Were there any specific challenges when addressing Patrick Leach's story specifically the attempted murder and also the subsequent charges? Because I know overall that is an incredibly sensitive story.
There's the "I hate you" part of it. You hate this thing that is actually really innocent; there's nothing behind it. It's almost like we're not capable – unless there's drama or tension or conflict – we can't just let something be pure.
Sheryl created this dinosaur to entertain her son and she calls Barney her other child. And ultimately, Patrick resented the time this dinosaur was taking his mother from him. Ultimately, she ends up walking away but by that time, it seems like the damage is done. We didn't want to be salacious about it . . . but there is a ripple through Sheryl's life between what happened with her ex husband and and her child. You know everyone thinks when you have success and when you have money that it will solve the problems, but sometimes it just magnifies them.
In the documentary, Patrick Leach's babysitter does an interview and then returns two months later to add to her story, giving more insight into Patrick's personality as a child. What was that process like? Did you and your team reached out to Lori Wendt specifically or did she come forward on her own to clarify and also add to her story?
So we reached out, we felt like she was a critical interview. Her first interview was just OK; she didn't really go there. And so we left it, we had enough to actually help tell the story, but she actually called the director Tommy and said, "I didn't do this right. If I can do it, I'm gonna do it." She actually came to us. There was a pre-interview and follow-up that happened, and then we felt like it was worth it based on what you knew her to say. And that led to the second interview, and I think a very dramatic moment in the documentary.
You didn't grow up in the era of Barney but would you say that you're a Barney lover or Barney hater, or just overall neutral about your feelings?
I would say two things. I'm from the "Sesame Street" era. So I'm more a fan of Snuffleupagus and Big Bird. And I have a bit of suspicion about anything that's children's for profit, like a Nickelodeon show or Barney show or the Power Rangers because they're always marketing to the kids and it's less educational or learning how to deal with grief or love or how to add or spell. It feels like a vehicle to sell. So I'm slightly anti-[Barney] in that way.
"Take a deep breath and remember underneath it, it was just a little dinosaur."
But the thing I love the most about Barney is that right around the time Barney was being created – I get to say this as a gay guy – he's kind of got a gay voice and he's got the sort of not as masculine hands and bounces around in a way that challenges our tropes about masculinity. We are here with something that blew up with a ton of hate and was very divisive with "Jerry Springer" and the talk shows and all of that. And the thing that is traditionally masculine, like a "Jurassic Park," we're still making sequels for to this very year. So what I love about Barney . . . as a person in the LGBTQ community, it is like someone who wants to be able to continue to learn. He poses challenging questions about masculinity, about our culture, about how we talk to one another, conspiracy theories and the nature of what our our discourse has become. And for that, I love it.

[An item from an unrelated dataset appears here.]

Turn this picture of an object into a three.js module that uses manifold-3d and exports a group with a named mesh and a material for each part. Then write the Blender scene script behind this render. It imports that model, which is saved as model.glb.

What do you hope audiences will take away from this documentary?
First of all, I like to call it chocolate-covered spinach. It's super entertaining. This time that we live in, to have a little bit of lightness and fun, let's take it right. But I hope that we can learn something too. And there's so many lessons I don't want to spoil people's sense of discovery and what that might be.
For me, it was really about what do I want to focus on – the positive or the negative? Now that this is blown over we know there was no cocaine in the tail. We know all these sort of nefarious things people thought weren't true. There was a teacher making something for her kid. It blew up in a way no one expected and made a lot of money and it made a dent in our pop culture. And everything beyond that is bulls**t. So at this moment we live in it's something that we can take with this – as the news cycle continues on and people rage about elections and what's right and what's wrong – which is just to take a deep breath and remember underneath it, it was just a little dinosaur.
"I Love You, You Hate Me" is available to stream on Peacock.